MOTIFS DE LA DECISION

I) Sur la prescription de l'action en répétition des loyers

M. [E] fait grief à la décision contestée d'avoir jugé que la demande en répétition des loyers payés indûment en 2008 était prescrite, du fait qu'elle avait été formée par assignation du 28 mars 2014, et que l'action en répétition des loyers, des fermages et des charges locatives se prescrit par cinq ans depuis la loi du 18 janvier 2005 ayant modifié les dispositions de l'ancien article 2277 du Code civil.

M. [E] soutient que sa demande de répétition des loyers s'analyse, non pas comme une demande en paiement de loyers, mais comme une action en répétition de l'indu engagée sur le fondement des articles 1235 et 1376 du Code civil, qui constitue le paiement d'une indemnité globale et réparatrice du préjudice subi, qui n'est pas, de ce fait, soumis à la prescription quinquennale.
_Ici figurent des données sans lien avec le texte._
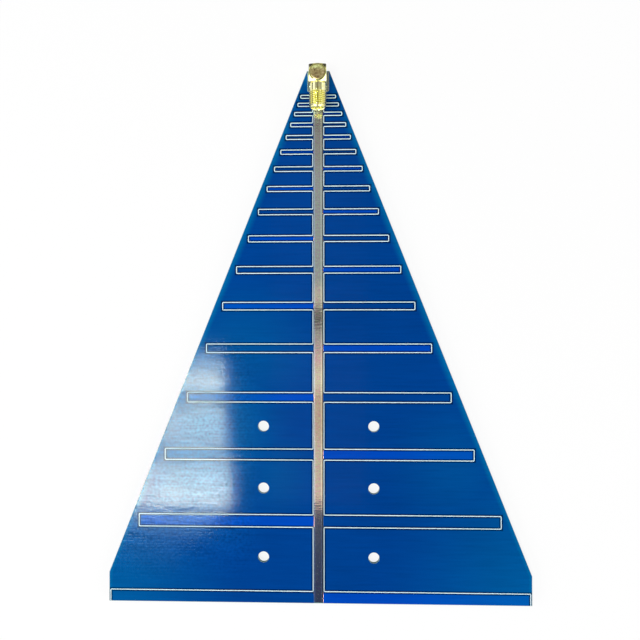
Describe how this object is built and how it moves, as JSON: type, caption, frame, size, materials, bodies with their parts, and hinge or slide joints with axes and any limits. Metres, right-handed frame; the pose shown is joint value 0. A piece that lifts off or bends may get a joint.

Il demande à la Cour, à titre subsidiaire et pour le cas où la Cour considérerait que l'action se prescrit par cinq ans, de retenir la prescription à compter du 5 novembre 2008, au motif que, si l'assignation a été délivrée le 28 mars 2014, les premières correspondances et contestations ont été adressées en juillet et août 2013 et qu'une lettre de mise en demeure a été expédiée le 5 novembre 2013.

Par ailleurs, M. [E] demande à la Cour de juger irrecevable la demande de M. [R] visant à voir déclarée prescrite la demande en remboursement des loyers du 1er trimestre 2009, du fait qu'il s'agit d'une demande nouvelle au sens de l'article 564 du Code de procédure civile.

M. [R] réplique que le jugement querellé doit être confirmé en ce qu'il a déclaré que l'action en répétition des loyers se prescrivait pas cinq ans, et que la Cour doit également déclarer prescrite, du fait de ce délai de prescription, la demande en paiement des loyers du premier trimestre de l'année 2009, dès lors que l'acte introductif d'instance a été délivré le 24 mars 2014.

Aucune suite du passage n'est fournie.